Records from a collection

□ □ □ □

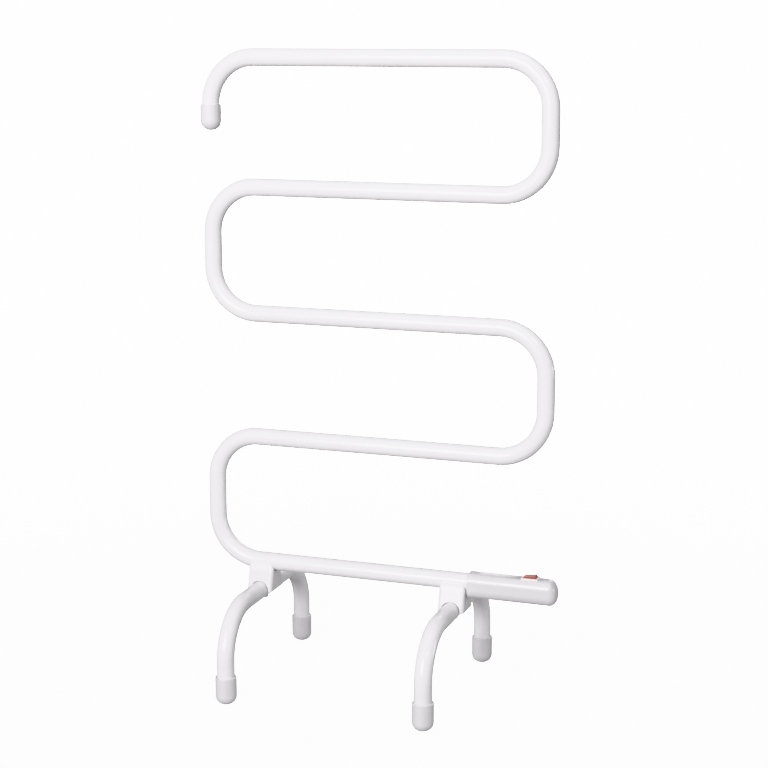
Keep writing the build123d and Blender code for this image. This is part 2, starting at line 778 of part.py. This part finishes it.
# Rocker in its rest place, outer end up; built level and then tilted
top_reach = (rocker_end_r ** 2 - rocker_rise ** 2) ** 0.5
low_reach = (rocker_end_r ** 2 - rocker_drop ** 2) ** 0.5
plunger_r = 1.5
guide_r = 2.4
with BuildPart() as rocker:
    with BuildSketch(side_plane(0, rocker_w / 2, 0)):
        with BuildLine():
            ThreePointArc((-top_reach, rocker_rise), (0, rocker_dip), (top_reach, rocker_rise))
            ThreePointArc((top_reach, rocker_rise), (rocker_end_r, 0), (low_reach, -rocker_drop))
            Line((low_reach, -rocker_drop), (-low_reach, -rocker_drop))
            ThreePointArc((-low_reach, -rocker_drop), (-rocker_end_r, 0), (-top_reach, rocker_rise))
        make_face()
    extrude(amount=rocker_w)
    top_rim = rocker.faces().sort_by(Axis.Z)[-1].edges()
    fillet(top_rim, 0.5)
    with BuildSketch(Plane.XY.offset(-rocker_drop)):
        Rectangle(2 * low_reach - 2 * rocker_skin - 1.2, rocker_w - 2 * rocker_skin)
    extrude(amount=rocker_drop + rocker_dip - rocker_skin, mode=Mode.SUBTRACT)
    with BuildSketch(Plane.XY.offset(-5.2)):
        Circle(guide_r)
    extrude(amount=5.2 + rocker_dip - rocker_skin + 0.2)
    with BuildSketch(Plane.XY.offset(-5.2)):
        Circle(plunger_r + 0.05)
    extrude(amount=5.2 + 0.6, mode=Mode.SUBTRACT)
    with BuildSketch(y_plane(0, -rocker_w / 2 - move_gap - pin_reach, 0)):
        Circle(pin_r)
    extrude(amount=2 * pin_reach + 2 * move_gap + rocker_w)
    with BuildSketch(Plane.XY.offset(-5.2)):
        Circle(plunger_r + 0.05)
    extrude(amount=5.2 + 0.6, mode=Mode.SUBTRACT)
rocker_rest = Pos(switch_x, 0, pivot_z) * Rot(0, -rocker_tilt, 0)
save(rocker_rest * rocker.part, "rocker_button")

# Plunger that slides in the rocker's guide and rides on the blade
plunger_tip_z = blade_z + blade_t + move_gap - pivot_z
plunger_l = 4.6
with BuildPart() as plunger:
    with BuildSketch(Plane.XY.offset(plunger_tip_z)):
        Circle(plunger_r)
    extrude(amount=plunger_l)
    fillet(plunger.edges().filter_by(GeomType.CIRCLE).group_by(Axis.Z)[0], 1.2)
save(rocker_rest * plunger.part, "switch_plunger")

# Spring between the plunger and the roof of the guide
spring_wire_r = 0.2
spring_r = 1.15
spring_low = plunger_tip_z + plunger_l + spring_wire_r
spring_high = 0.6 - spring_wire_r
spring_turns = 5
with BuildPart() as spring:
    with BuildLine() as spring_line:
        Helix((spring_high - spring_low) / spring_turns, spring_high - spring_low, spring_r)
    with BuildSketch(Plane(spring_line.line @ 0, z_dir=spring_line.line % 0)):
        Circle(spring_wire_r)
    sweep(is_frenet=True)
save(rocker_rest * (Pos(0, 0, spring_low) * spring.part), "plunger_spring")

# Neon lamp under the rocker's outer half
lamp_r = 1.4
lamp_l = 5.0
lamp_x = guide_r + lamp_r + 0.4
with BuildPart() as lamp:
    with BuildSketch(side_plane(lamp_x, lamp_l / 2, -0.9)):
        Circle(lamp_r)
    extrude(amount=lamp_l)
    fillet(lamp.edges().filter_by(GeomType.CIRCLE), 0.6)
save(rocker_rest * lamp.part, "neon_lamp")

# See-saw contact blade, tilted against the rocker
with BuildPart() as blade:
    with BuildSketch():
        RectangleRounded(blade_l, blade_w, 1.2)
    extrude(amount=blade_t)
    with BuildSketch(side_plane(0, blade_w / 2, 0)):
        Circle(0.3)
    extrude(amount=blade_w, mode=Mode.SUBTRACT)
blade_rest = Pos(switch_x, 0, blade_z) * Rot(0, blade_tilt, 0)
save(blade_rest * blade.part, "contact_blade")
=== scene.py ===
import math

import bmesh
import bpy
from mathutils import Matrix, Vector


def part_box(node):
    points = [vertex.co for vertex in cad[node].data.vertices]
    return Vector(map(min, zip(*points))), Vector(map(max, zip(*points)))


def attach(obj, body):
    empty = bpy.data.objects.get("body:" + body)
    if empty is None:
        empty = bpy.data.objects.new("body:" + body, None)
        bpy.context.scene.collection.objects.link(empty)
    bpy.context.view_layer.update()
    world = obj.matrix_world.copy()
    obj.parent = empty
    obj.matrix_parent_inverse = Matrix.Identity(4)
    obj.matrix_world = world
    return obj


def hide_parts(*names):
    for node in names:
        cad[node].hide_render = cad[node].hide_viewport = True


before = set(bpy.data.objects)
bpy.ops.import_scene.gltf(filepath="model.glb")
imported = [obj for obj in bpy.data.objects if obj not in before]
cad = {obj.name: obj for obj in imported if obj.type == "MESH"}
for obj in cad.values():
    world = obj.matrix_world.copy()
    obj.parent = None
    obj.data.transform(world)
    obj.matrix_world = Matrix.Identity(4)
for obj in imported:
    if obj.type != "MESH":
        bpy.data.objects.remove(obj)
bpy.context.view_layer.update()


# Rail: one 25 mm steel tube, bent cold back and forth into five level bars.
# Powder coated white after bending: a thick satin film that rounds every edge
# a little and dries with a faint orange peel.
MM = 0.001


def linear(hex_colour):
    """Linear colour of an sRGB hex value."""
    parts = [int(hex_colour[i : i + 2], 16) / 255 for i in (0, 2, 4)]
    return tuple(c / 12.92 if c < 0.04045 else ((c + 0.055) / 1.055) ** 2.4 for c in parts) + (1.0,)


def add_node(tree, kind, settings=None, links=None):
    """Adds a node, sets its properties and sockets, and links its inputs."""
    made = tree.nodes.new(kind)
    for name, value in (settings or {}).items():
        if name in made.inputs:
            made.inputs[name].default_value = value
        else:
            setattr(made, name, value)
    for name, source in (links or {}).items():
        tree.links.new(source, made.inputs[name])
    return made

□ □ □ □

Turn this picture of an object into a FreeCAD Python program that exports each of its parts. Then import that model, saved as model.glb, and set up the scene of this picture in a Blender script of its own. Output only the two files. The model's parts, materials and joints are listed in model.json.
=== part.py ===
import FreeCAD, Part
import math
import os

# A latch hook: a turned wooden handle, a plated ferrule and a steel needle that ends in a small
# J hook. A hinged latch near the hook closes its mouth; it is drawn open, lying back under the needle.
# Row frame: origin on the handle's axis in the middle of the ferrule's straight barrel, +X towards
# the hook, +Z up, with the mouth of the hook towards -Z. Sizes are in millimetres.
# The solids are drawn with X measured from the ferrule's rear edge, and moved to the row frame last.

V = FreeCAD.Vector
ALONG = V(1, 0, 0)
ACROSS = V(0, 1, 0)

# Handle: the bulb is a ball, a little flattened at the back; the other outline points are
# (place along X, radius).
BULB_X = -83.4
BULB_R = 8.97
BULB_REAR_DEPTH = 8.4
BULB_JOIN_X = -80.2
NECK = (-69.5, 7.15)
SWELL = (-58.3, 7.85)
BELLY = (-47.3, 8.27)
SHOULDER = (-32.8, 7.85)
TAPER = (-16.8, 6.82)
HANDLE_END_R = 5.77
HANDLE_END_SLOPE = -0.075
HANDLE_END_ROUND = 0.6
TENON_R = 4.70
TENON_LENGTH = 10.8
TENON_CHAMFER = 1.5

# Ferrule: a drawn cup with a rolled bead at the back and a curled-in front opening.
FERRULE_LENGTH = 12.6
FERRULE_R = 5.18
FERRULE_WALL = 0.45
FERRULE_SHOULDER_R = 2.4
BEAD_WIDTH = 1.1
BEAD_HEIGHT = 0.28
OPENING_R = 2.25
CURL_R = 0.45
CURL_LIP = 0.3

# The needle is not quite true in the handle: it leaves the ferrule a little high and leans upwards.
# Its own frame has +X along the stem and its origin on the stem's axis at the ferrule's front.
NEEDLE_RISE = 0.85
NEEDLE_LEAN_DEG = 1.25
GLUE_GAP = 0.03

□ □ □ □

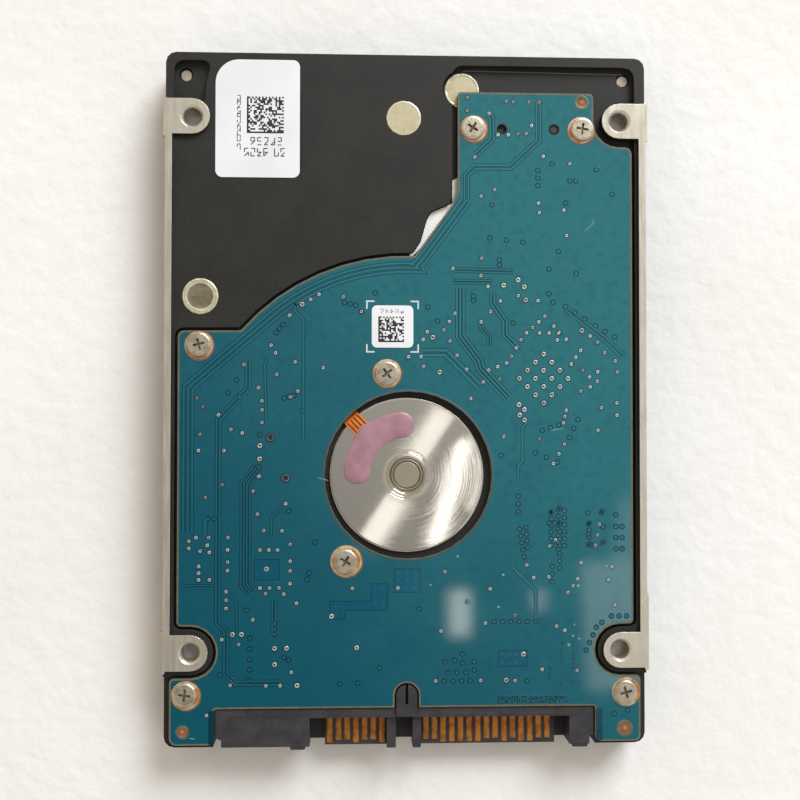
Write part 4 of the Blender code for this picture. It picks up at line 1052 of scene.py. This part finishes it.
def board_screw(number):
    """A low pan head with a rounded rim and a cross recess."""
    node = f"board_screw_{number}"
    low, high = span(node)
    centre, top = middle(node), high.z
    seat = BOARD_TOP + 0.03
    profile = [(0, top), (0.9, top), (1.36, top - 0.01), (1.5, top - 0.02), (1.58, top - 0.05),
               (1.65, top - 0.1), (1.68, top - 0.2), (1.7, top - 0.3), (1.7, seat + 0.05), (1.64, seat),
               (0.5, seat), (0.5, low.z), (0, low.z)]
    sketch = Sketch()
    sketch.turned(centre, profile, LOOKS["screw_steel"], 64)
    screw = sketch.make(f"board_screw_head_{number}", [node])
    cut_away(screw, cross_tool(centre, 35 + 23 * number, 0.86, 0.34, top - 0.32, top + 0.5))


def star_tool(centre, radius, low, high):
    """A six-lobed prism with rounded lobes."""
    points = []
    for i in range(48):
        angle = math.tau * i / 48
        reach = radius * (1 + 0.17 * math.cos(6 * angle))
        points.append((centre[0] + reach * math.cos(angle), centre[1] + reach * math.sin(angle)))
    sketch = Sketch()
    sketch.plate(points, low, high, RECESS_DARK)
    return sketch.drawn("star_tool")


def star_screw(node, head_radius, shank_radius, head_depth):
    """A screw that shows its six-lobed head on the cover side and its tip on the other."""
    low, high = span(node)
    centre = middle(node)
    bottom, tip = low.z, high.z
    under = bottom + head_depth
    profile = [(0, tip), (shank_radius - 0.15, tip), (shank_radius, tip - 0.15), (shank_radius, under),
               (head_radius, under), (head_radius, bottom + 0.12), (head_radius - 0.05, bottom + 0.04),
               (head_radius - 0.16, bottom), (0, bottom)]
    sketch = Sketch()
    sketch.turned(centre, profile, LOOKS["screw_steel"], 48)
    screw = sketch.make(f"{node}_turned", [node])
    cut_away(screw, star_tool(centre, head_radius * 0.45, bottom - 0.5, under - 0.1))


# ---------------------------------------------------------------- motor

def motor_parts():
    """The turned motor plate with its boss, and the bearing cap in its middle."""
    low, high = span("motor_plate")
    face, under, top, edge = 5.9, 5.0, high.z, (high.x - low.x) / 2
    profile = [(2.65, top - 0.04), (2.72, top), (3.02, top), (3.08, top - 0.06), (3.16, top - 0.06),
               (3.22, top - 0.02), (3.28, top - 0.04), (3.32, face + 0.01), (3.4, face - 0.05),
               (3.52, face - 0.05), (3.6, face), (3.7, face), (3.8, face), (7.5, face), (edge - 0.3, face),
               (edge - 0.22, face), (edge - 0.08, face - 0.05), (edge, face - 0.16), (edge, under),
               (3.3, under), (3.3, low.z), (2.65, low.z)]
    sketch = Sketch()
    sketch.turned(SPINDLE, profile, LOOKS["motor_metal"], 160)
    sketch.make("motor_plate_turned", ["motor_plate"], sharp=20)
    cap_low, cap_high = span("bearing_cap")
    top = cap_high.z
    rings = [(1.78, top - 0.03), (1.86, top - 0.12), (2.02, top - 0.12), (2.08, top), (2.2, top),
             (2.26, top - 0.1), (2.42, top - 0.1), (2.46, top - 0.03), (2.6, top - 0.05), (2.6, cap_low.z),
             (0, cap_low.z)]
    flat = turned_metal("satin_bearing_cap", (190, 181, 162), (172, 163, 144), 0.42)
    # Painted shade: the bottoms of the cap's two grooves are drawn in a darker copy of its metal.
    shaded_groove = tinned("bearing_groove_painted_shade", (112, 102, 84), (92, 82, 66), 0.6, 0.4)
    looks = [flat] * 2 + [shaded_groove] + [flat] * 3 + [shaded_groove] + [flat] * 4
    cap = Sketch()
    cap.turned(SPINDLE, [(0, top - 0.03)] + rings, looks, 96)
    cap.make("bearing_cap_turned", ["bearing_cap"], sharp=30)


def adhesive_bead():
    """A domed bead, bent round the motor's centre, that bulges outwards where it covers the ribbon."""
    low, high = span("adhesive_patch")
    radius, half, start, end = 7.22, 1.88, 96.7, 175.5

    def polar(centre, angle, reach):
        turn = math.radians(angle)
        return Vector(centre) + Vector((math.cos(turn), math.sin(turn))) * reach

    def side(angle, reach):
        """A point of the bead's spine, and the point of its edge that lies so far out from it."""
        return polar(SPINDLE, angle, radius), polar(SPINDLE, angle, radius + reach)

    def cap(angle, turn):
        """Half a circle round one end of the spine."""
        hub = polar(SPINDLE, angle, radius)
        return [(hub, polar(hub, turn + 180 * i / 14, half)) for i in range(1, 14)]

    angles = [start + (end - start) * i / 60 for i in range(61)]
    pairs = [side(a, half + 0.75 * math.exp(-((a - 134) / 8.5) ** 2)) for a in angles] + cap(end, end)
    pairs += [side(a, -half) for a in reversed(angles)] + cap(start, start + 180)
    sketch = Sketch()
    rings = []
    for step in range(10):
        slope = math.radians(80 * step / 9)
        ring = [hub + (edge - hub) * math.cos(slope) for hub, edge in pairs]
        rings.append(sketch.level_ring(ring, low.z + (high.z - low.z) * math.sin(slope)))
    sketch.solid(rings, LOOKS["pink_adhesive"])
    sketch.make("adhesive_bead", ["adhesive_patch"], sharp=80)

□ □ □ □

● **What needs to be done**
Only the lines from the one containing "# See-saw contact" through the one containing "cad[node].hide_render = cad[node].hide_viewport" are to be retyped, both boundary lines included, with no other material.

● **Finished exercise**
# See-saw contact blade, tilted against the rocker
with BuildPart() as blade:
    with BuildSketch():
        RectangleRounded(blade_l, blade_w, 1.2)
    extrude(amount=blade_t)
    with BuildSketch(side_plane(0, blade_w / 2, 0)):
        Circle(0.3)
    extrude(amount=blade_w, mode=Mode.SUBTRACT)
blade_rest = Pos(switch_x, 0, blade_z) * Rot(0, blade_tilt, 0)
save(blade_rest * blade.part, "contact_blade")
=== scene.py ===
import math

import bmesh
import bpy
from mathutils import Matrix, Vector


def part_box(node):
    points = [vertex.co for vertex in cad[node].data.vertices]
    return Vector(map(min, zip(*points))), Vector(map(max, zip(*points)))


def attach(obj, body):
    empty = bpy.data.objects.get("body:" + body)
    if empty is None:
        empty = bpy.data.objects.new("body:" + body, None)
        bpy.context.scene.collection.objects.link(empty)
    bpy.context.view_layer.update()
    world = obj.matrix_world.copy()
    obj.parent = empty
    obj.matrix_parent_inverse = Matrix.Identity(4)
    obj.matrix_world = world
    return obj


def hide_parts(*names):
    for node in names:
        cad[node].hide_render = cad[node].hide_viewport = True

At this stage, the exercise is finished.